Sunday, April 5, 2009

How soon is now?

I imagine doing all sorts of destructive behaviour these days. Every time Joe comes in from outside after smoking I feel envious that I am "not allowed" to smoke. I haven't smoked in over 18 months and I think about it more and more every day.

There's nothing that I would like more than to spend the rest of my life drinking, smoking and enjoying prescription medications. I believe the term is "Comfortably Numb".

Sadly, I don't have the budget for such an endeavour. Mayhaps I should start buying lottery tickets just to fund it?

Three words:

Re-prioritize
Redefine
Adapt

On one hand, I'm told that I need to do these things so I can be "happy".
On the other hand, I'm told that I have to go slowly, patiently and scale back my expectations or I'll never be "happy". Live in the now, she says.

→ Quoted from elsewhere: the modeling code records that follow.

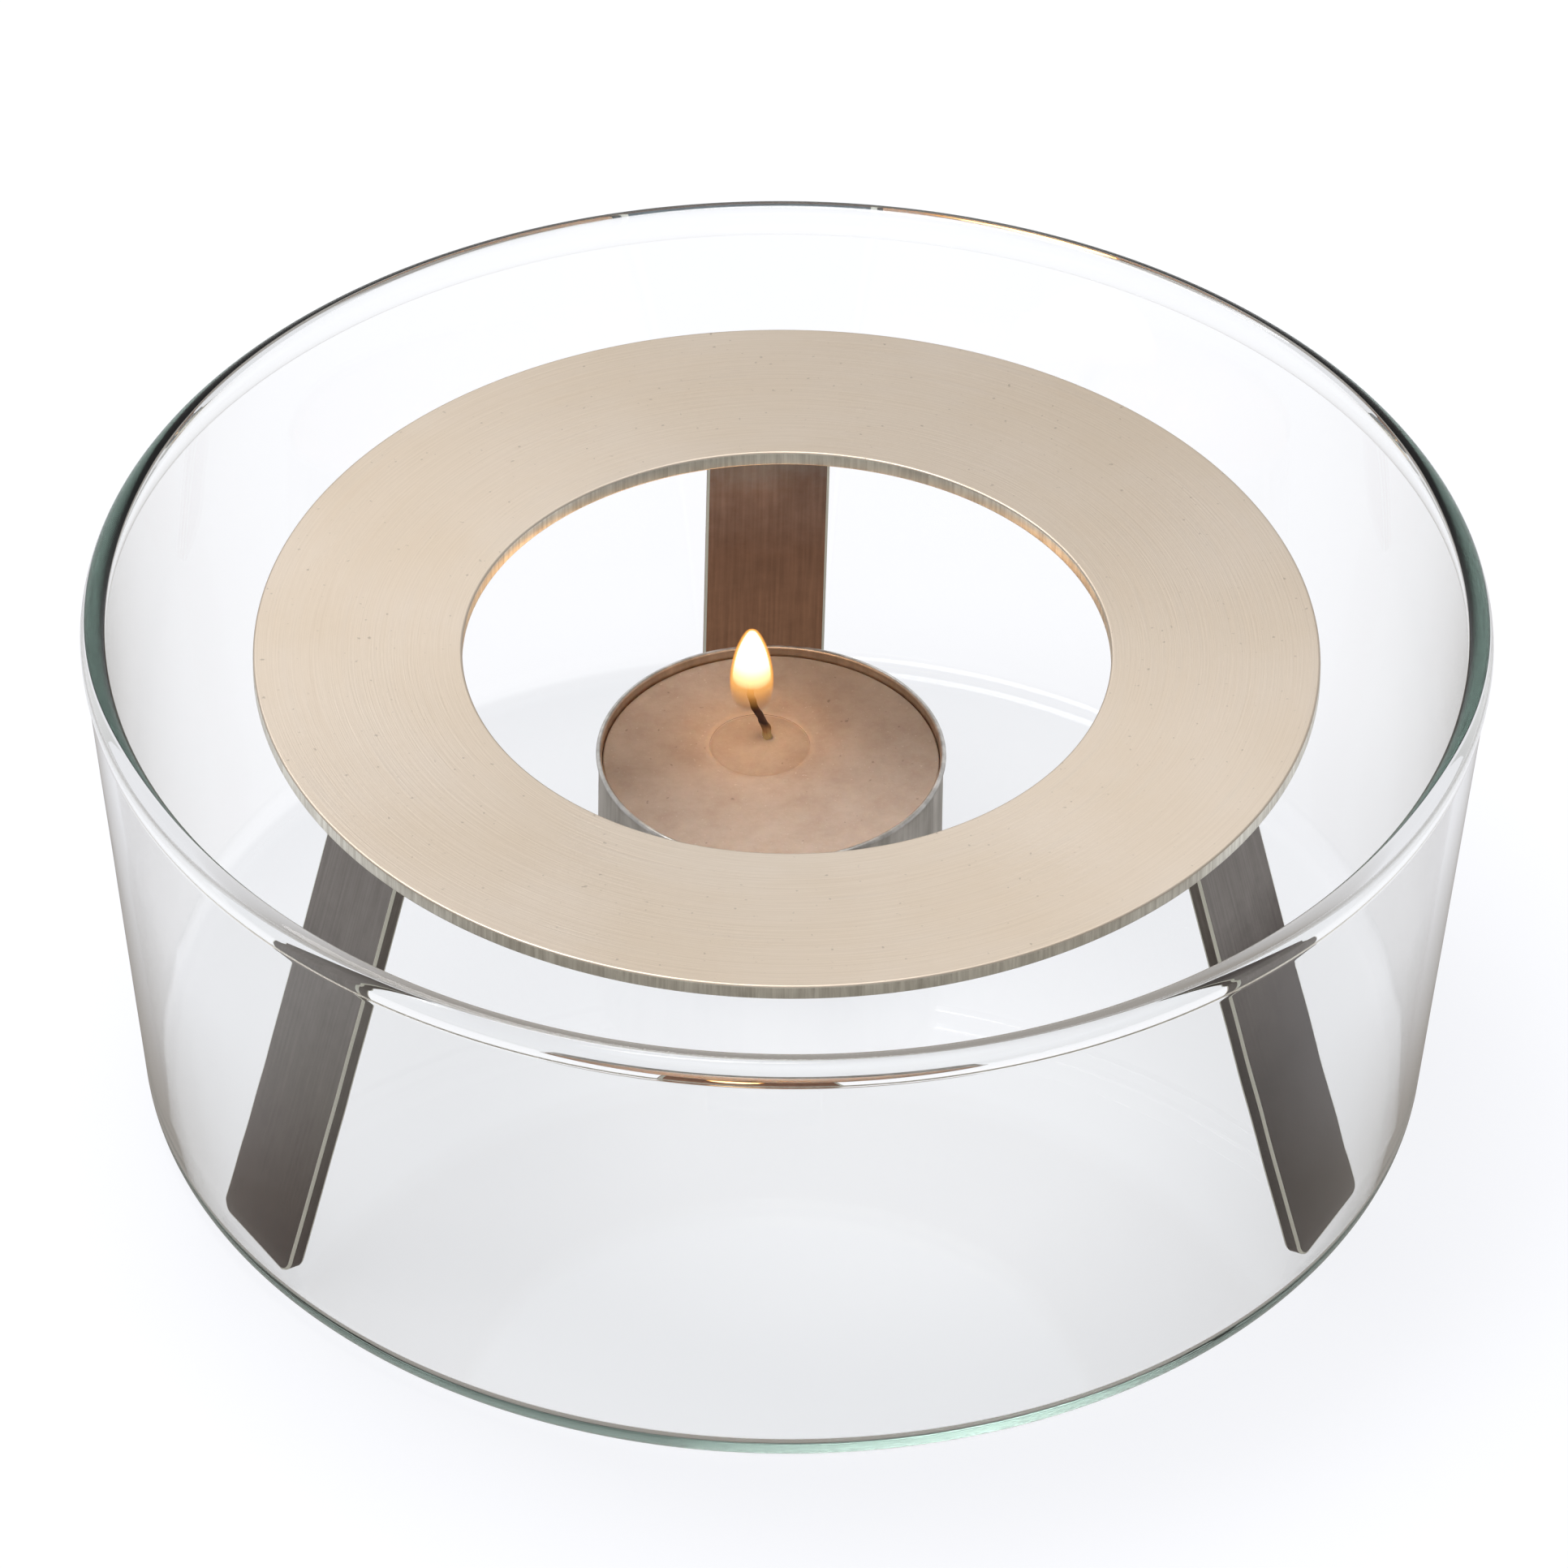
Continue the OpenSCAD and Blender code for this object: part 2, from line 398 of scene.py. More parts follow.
def leg_face_material(name, painted_tints):
    """Steel brushed along the strip, with tints from its foot to its top, which are painted reflection,
    shade and flame glow.
    """
    g = Graph(name)
    strip = g.grain()
    lines = g.noise(g.vector("MULTIPLY", strip, (1, 1, 0.03)), 2400.0, detail=4.0)
    blotches = g.noise(strip, 240.0, detail=5.0, roughness=0.65)
    both = g.maths("ADD", g.maths("MULTIPLY", lines, 0.5), g.maths("MULTIPLY", blotches, 0.5))
    colour = g.ramp(both, [(0.36, (0.43, 0.415, 0.405)), (0.64, (0.645, 0.635, 0.63))])
    along = g.add("ShaderNodeSeparateXYZ", {"Vector": strip}).outputs["Z"]
    rise = g.maths("ADD", g.maths("MULTIPLY", along, 1 / SHADED_LENGTH), g.maths("MULTIPLY", blotches, 0.12))
    # Painted reflection, shade and flame glow, from the foot up to the top
    painted_shade = g.ramp(rise, list(zip(SHADE_RISES, painted_tints)))
    return g.finish(g.principled({
        "Base Color": g.blend(1.0, colour, painted_shade, "MULTIPLY"),
        "Metallic": 0.85,
        "Roughness": g.ramp(blotches, [(0.3, 0.36), (0.7, 0.50)]),
        "Normal": g.bump(lines, 0.00002, 0.6),
    }))


def leg_edge_material():
    """Ground bevel along the edges of a leg, bright and greenish: partly the ground steel and partly a
    painted highlight.
    """
    g = Graph("leg_bevel_painted_highlight")
    lines = g.noise(g.vector("MULTIPLY", g.grain(), (1, 1, 0.05)), 1800.0)
    colour = g.ramp(lines, [(0.35, (0.92, 0.94, 0.84)), (0.65, (0.98, 1.0, 0.90))])
    return g.finish(g.principled({"Base Color": colour, "Metallic": 0.9, "Roughness": 0.32}))


def weld_material():
    g = Graph("weld_steel")
    tint = g.noise(g.place(), 900.0)
    colour = g.ramp(tint, [(0.3, (0.16, 0.13, 0.12)), (0.5, (0.30, 0.25, 0.20)), (0.7, (0.24, 0.24, 0.28))])
    return g.finish(g.principled({
        "Base Color": colour,
        "Metallic": 0.9,
        "Roughness": 0.42,
        "Normal": g.bump(tint, 0.00006, 0.5),
    }))


def cup_material(name, dull, bright):
    """Thin pressed aluminium with fine upright drawing marks, between a dull and a bright colour."""
    g = Graph(name)
    centred = g.vector("SUBTRACT", g.place(), (CUP_AT.x * MM, CUP_AT.y * MM, 0))
    upright = g.vector("MULTIPLY", centred, (1, 1, 0.05))
    marks = g.noise(upright, 700.0, detail=4.0)
    stains = g.noise(centred, 190.0, detail=3.0)
    both = g.maths("ADD", g.maths("MULTIPLY", marks, 0.6), g.maths("MULTIPLY", stains, 0.4))
    colour = g.ramp(both, [(0.36, dull), (0.64, bright)])
    return g.finish(g.principled({
        "Base Color": colour,
        "Metallic": 1.0,
        "Roughness": g.ramp(stains, [(0.3, 0.26), (0.7, 0.42)]),
        "Normal": g.bump(marks, 0.00008, 0.5),
    }))


def wax_material():
    """Translucent wax with pale bloom and fine specks, its colour darkened by painted shade and warmed by
    painted flame light.
    """
    g = Graph("candle_wax")
    bloom = g.noise(g.place(), 260.0, detail=5.0, roughness=0.7)
    grit = g.noise(g.place(), 2600.0, detail=2.0)
    # These colours are the wax's own, darkened by painted shade of the ring and warmed by painted light of
    # the flame
    base = g.ramp(bloom, [(0.35, (0.45, 0.335, 0.265)), (0.66, (0.54, 0.422, 0.345))])
    pale = g.ramp(grit, [(0.66, 0.0), (0.74, 0.5)])
    dark = g.ramp(g.noise(g.place(), 1300.0, detail=1.0), [(0.20, 0.66), (0.25, 1.0)])
    colour = g.blend(1.0, g.blend(pale, base, (0.72, 0.62, 0.54)), dark, "MULTIPLY")
    return g.finish(g.principled({
        "Base Color": colour,
        "Roughness": g.ramp(bloom, [(0.3, 0.46), (0.7, 0.62)]),
        "IOR": 1.40,
        "Specular IOR Level": 0.25,
        "Subsurface Weight": 0.6,
        "Subsurface Radius": (1.0, 0.55, 0.30),
        "Subsurface Scale": 0.0025,
        "Normal": g.bump(g.maths("ADD", bloom, g.maths("MULTIPLY", grit, 0.3)), 0.00012, 0.5),
    }))


def melt_material():
    """Liquid wax round the wick."""
    g = Graph("melted_wax")
    surface = g.principled({
        "Base Color": (1, 1, 1, 1),
        "Roughness": 0.02,
        "IOR": 1.44,
        "Transmission Weight": 1.0,
    })
    volume = g.add("ShaderNodeVolumeAbsorption", {"Color": (0.94, 0.88, 0.80, 1), "Density": 40.0})
    return g.finish(see_through(g, surface, (0.985, 0.965, 0.93)), volume.outputs[0])


# Colours along the first CHARRED_LENGTH metres of wick above the wax: soaked, charred, and brown at its tip,
# which is a painted glow of the flame
CHARRED_LENGTH = 0.008
WICK_CHAR_AND_GLOW_STOPS = [
    (0.0, (0.62, 0.45, 0.20)), (0.10, (0.38, 0.20, 0.08)), (0.22, (0.045, 0.018, 0.010)),
    (0.62, (0.075, 0.022, 0.010)), (0.86, (0.33, 0.12, 0.035)), (1.0, (0.50, 0.25, 0.08)),
]


def wick_material():
    """Cotton that is soaked with wax low down and charred above, with a painted glow of the flame at its
    tip.
    """
    g = Graph("wick_cotton")
    height = g.add("ShaderNodeSeparateXYZ", {"Vector": g.place()}).outputs["Z"]
    fibres = g.noise(g.vector("MULTIPLY", g.place(), (1, 1, 0.4)), 4200.0)
    rise = g.maths("MULTIPLY", g.maths("SUBTRACT", height, WAX_HI.z * MM), 1 / CHARRED_LENGTH)
    at = g.maths("ADD", rise, g.maths("MULTIPLY", g.maths("SUBTRACT", fibres, 0.5), 0.12))
    colour = g.ramp(at, WICK_CHAR_AND_GLOW_STOPS)
    return g.finish(g.principled({
        "Base Color": colour,
        "Roughness": 0.8,
        "Normal": g.bump(fibres, 0.00015, 0.8),
    }))


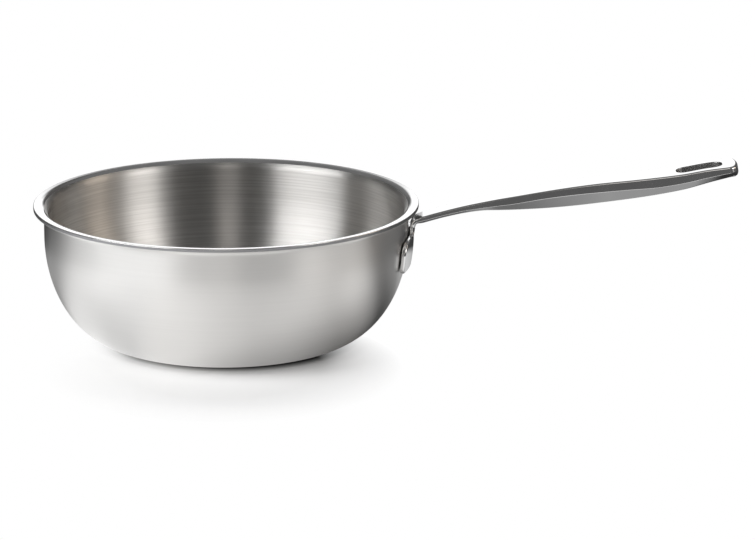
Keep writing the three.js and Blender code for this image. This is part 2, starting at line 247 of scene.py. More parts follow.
# Room seen in the metal: degrees round from the camera's side, level and warmth
ROOM_LEVELS = [
    (-180, 0.25, 0), (-150, 0.15, 0), (-131, 0.02, 0), (-116, 0.5, 0.02),
    (-103, 0.15, 0.02), (-92, 0.1, 0), (-86, 0.3, 0), (-80, 5, 0), (-59, 6.6, 0),
    (-50, 7, 0), (-42, 6.6, 0), (-35, 5.6, 0), (-29, 1, 0), (-25, 0.3, 0.01),
    (-17, 0.02, 0.02), (-8, 0.02, 0.02), (-4, 1.6, 0.04), (6, 1.5, 0.06), (10, 0.02, 0.02),
    (28, 0.01, 0.02), (38, 0.05, 0.03), (45, 1.2, 0.03), (52, 5.4, 0.03),
    (66, 5.4, 0.04), (74, 2, 0.06), (84, 0.3, 0.1), (92, 2, 0.16), (104, 2.2, 0.16),
    (113, 0.6, 0.16), (119, 0.03, 0.16), (150, 0.1, 0.04),
]
# Low part of the room, up to this sine, is darker
ROOM_LOW = (0.14, 0.3)
LOW_LEVEL = 0.12
ROOM_TOP = (0.45, 0.65)
CEILING_LEVEL = 0.18
# Backdrop: how far it reaches to each side and how high, as sines, and its level
BACKDROP_SIDE = (0.11, 0.19)
BACKDROP_TOP = (0.27, 0.36)
BACKDROP_LEVEL = 1.35

# Camera: found from the bowl's outline and the lip in the photo's frame
PHOTO_WIDTH = 755
FOCAL_PIXELS = 3874
SENSOR_WIDTH = 36
CAMERA_PLACE = (100.4 * MM, -2500 * MM, 703.3 * MM)
CAMERA_TILT = math.radians(90 - 14.731)


# Camera

def make_camera():
    data = bpy.data.cameras.new("photo_camera")
    data.sensor_width = SENSOR_WIDTH
    data.lens = FOCAL_PIXELS * SENSOR_WIDTH / PHOTO_WIDTH
    camera = bpy.data.objects.new("photo_camera", data)
    camera.location = CAMERA_PLACE
    camera.rotation_euler = (CAMERA_TILT, 0, 0)
    bpy.context.scene.collection.objects.link(camera)
    bpy.context.scene.camera = camera


# Mesh helpers

def mesh_object(name, points, faces, materials):
    """Object at the origin with smooth faces, from arrays of points and of face corners."""
    mesh = bpy.data.meshes.new(name)
    mesh.from_pydata(points.tolist(), [], faces)
    for material in materials:
        mesh.materials.append(material)
    mesh.shade_smooth()
    piece = bpy.data.objects.new(name, mesh)
    bpy.context.scene.collection.objects.link(piece)
    return piece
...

NOW SUCKS. I don't want to live in this Now. I want to live in someone else's Now. I've been trying to live in some other Now for my entire fucking life, and now I'm told that I absolutely have no other fucking choice but to live in this one?

I give up. I can't live like this and I can't live the way that I want to. I will call the authorities that need calling tomorrow morning. I'll try to fake some sort of hope to save those around me from any sort of discomfort. Today is the last day I talk about anything negative in public.

Only sunshine, lollipops and rainbows for this woman... or she'll say nothing at all.